Last April, the University of Chicago agreed to settle claims in the "568 Cartel" class-action suit against 17 elite private universities. Now, we finally know the terms: $13.5 million, according to federal court filings.

The 568 Cartel case involves six Ivy League schools and other highly selective institutions such as Northwestern University, Vanderbilt University, California Institute of Technology, Massachusetts Institute of Technology, Johns Hopkins University, and the University of Chicago.

Until last September, these universities operated under an antitrust exemption known as Section 568 of the Improving America's Schools Act of 1994, a congressional sanction allowing colleges to formulate common approaches to awarding need-based financial aid — as long as they strictly adhered to need-blind admissions.

A class-action suit — Henry et. al. vs. Brown University et. al., filed in 2022 — claims these colleges are in violation of the Sherman Antitrust Act because they didn't uphold a commitment to need-blind admissions as required by Section 568 and, therefore, weren't entitled to its protections.

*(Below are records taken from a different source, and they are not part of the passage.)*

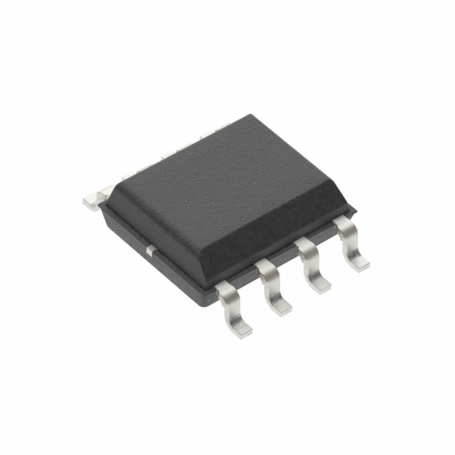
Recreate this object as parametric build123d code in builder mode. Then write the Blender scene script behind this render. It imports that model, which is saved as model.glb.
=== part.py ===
from build123d import *
import os
from math import atan2, cos, degrees, hypot, radians, sin, tan

# A pulse-width-modulation controller chip in an eight-lead small-outline package.
# Millimetres. The origin is the centre of the land pattern on the board's surface, +Z up.
# X runs along the body and Y across the leads. Leads 1 to 4 stand on the -Y side, from -X to +X,
# under the bevelled long edge. Leads 5 to 8 stand on the +Y side, from +X back to -X.

# Lead frame
lead_pitch = 1.27
leads_per_side = 4
lead_span = 5.96           # toe to toe, across the package
frame_thickness = 0.17
foot_length = 0.45         # from the leg's outer face to the toe
foot_width = 0.37
shoulder_width = 0.39      # the stretch above the cut of the dam bar
dam_bar_height = 0.72      # where the wide stretch of a leg ends, above the board
leg_splay = 7.0            # degrees from upright
shoulder_bend = 0.14       # inner radius of the bend at the top of the leg
heel_bend = 0.2            # inner radius of the bend at the foot

# Moulded body
overall_height = 1.67
standoff = 0.22
parting_height = 0.92      # of the ledge where the two halves of the mould met
frame_rise = 0.015         # how far the lead frame's top face stands above the ledge
ledge_length = 4.96
ledge_width = 3.98
ledge_thickness = 0.04     # of the lip that overhangs the rounded corners below it
ledge_corner = 0.02
upper_length = 4.69
upper_width = 3.77
upper_draft = 13.0         # degrees
lower_draft = 13.5         # degrees
lower_corner = 0.16        # radius of the lower half's upright corners
bottom_radius = 0.12       # of the edges round the underside
bevel_height = 0.49        # of the bevelled top edge above leads 1 to 4
bevel_width = 0.53
edge_radius = 0.14         # of the upper half's level edges, away from the ledge
corner_radius = 0.05       # of the upper half's corner edges

# Die pad and its tie bars
pad_length = 2.3
pad_width = 1.9
pad_downset = 0.15
pad_corner = 0.15
pad_notch_radius = 0.14
tie_bar_width = 0.2
tie_bar_proud = 0.02       # how far the cut stub stands out of the ledge
ramp_start = 0.1           # from the pad's edge to the foot of the tie bar's ramp
ramp_run = 0.26

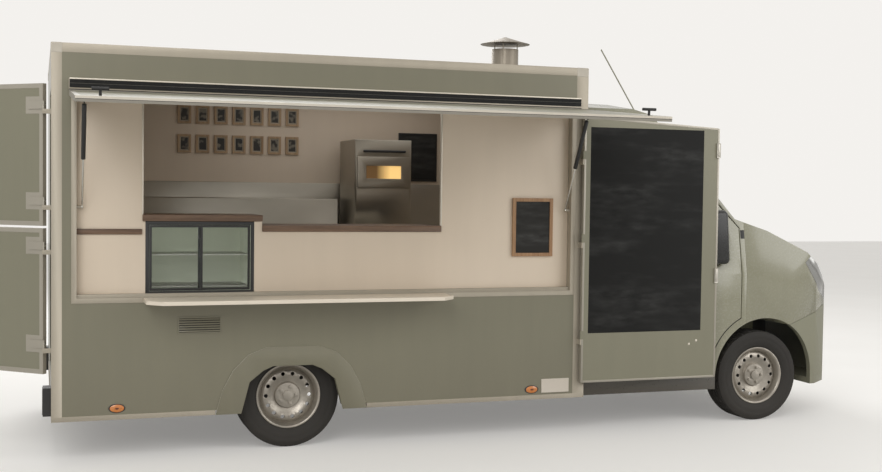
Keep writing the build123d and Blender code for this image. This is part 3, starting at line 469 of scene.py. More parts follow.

Absent the commitment to need-blind admissions, the suit alleges, what these colleges were doing was illegal.

As a result of this conspiracy, argues the claim, these universities artificially reduced financial aid awards and increased the net cost of attendance through the use of a "consensus methodology" for determining aid. Since 2004, more than 200,000 students have paid higher tuition and incurred larger debt absent competition among these institutions.

Settlement May Benefit All Affected Students

According to a news release, the plaintiffs' counsel believes the $13.5 million settlement will benefit all students in the class-action suit, not just those who attended the University of Chicago.

"The $13.5 million is a significant sum," Ted Normand, a partner at Freedman Normand Friedland, one of the plaintiffs' lead counsel, said in the release. "It will help to compensate plaintiffs for their injuries, to deter the misconduct that plaintiffs have alleged, and to enable further compensation from the remaining defendants for the alleged injury to their alumni and current students."

What's more, the university agreed to provide information to the plaintiffs that will aid them in prosecuting their claims against the universities remaining in the case. This includes additional documents and a witness interview.

Such sources can reveal inside information about how elite college admissions operate. At another recent court hearing in this case, an attorney representing Dartmouth College said the institution has considered donations when making admissions decisions.

"We put forth a witness last week who gave testimony to the effect that each year in certain admissions decisions, candidates who were on the fence, if you will, would be admitted because of the interest of the alumni affairs and development office," Terri Mascherin said in a court transcript obtained by The Dartmouth, the college's student newspaper.

Assuming the judge in the case grants plaintiffs' motion and approves the settlement, all alumni and students involved in the class-action suit will be notified of the financial ramifications of the settlement. The court has yet to set a date to decide whether to approve the settlement.

Meanwhile, the case proceeds for the remaining 16 defendants. Many may choose to follow Chicago's lead, especially given the sensitive and rather damning nature of the documents being shared and witnesses being questioned.

When all the dust settles, so to speak, total damages paid by the defendants could be in the hundreds of millions, if not billions, of dollars. That's the price you pay for deceit, say the plaintiffs' attorneys.

"This case will serve as an important reminder that the antitrust laws are a critical source of protection against exploitation by cartels and monopolies for all citizens, including students," Eric Cramer, another lead attorney for the plaintiffs, said in the release. "Because universities play such an important role in our society, it is all the more important that they avoid collusion in the provision of financial aid and in the setting of their prices."